In any case, the video doesn't touch upon my main complaint, which is the pace and lack of character moment. Except that the video says the characters are great, and I disagree with the video there. He is correct about the great acting, and the nice moments of character reactions; he didn't even mention Rey's reaction when she first used a blaster and killed someone, or her reaction to being asked if she was okay by Finn, when Finn was the one who was knocked on his ass. but these moments are not the same as patiently paced filmmaking. The scene of Han telling Finn and Rey that the force is real is in no way equivalent to Obi Wan talking about the force and Luke's father to Luke. The former was rushed. The latter felt like real time. And that was my point.

Thanks for the link.

wolflarson71 said...

Thanks for watching the video and nice additional thoughts.

Yehuda Berlinger said...

Yet more:

I suppose I have to add that the creature selling Rey food was sort of new, although he reminds me a lot of the restaurant owner who Obi-Wan consults with in AotC. Maz is newish, I guess. The snow world with trees was sort of new; Hoth was a snow world, but it had no trees.

Still, altogether not much. There could have been many new aliens, new ships, new weapons, real new worlds, and so on.

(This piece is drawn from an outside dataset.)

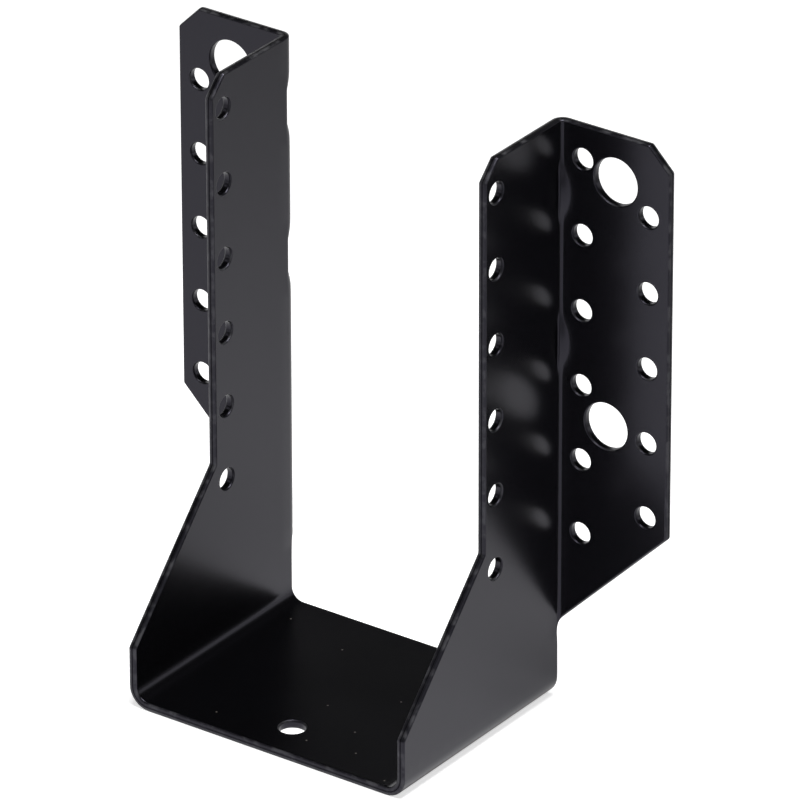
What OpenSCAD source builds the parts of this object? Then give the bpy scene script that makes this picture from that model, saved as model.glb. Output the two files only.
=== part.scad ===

There were, as I said, many good things about the movie. The lighting (particularly the blue/red mix turning to red on the bridge) was something I noticed. The fact that the characters were always framed, rather than the explosions, was not; I admit that that's a good thing. The acting and directing were both good. The script wasn't bad; but it wasn't strong, as it goes hand in hand with the improper pacing and poor character development. The camera-work was excellent. Sets were well done; I may have to have repeated viewing to pick up details that I missed.

I will watch the movie again, which is more than I can say for many of the Marvel movies.